'Milestone' Therapy: Leg Movement in Paraplegics
Electrodes along spinal cord gave four men ability to flex toes, ankles and knees, but it's no cure, researchers report
WebMD News Archive
"There must be some information getting from the brain past the spinal cord injury to the lower spinal cord that controls the movement of the legs, but the amount of information that's getting across is so small it's not enabling the patient to move," explained study co-author Reggie Edgerton, a distinguished professor of integrative biology and physiology at the University of California, Los Angeles. "The stimulation increases the excitability of the spinal circuits, enabling the person to perform some of these movements."
At this point, the electrical stimulator must be on for the men to be able to move. "One of the individuals can move sometimes without the electricity, but it's not as fine and not as strong," said senior study author Susan Harkema, director of rehabilitation research at the Kentucky Spinal Cord Injury Research Center at the University of Louisville.

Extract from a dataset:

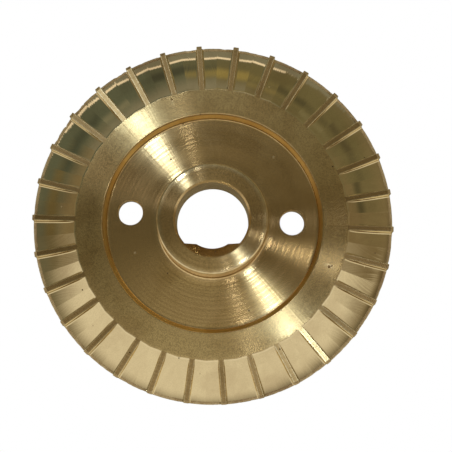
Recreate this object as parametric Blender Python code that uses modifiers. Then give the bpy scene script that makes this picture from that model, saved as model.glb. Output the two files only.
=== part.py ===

The research revolves around a spinal cord stimulation unit that sends a constant stream of energy into the spinal cord through an array of 16 electrodes implanted beneath the bone of the spine, Harkema explained.
Summers received the implants in December 2009. The goal, said researchers, was to increase the sensitivity of local circuits within the spinal cord that carry out basic motor functions without input from the brain.
The stimulator worked as planned, with Summers' feet and quadriceps moving on their own. "It feels like pins and needles, like if you fell asleep on your arm and then your arm started to wake back up," he said.
The immediate results startled researchers. "The first experiment, he actually moved his toes and his legs," Harkema said. "We really had to rethink how a human being controls movement."
Part of the sensory pathway in Summers' legs was still intact after he was paralyzed in July 2006 when a car hit him as he stood in his own driveway. "He still had some feeling there, so we knew there was still a connection to the brain," Harkema said. "There were still some signals there."
So they tried the implants on three more men, including two receiving no sensation from their legs. All moved the first time they turned on the electrical stimulator, Harkema said, and within days were able to control some movement.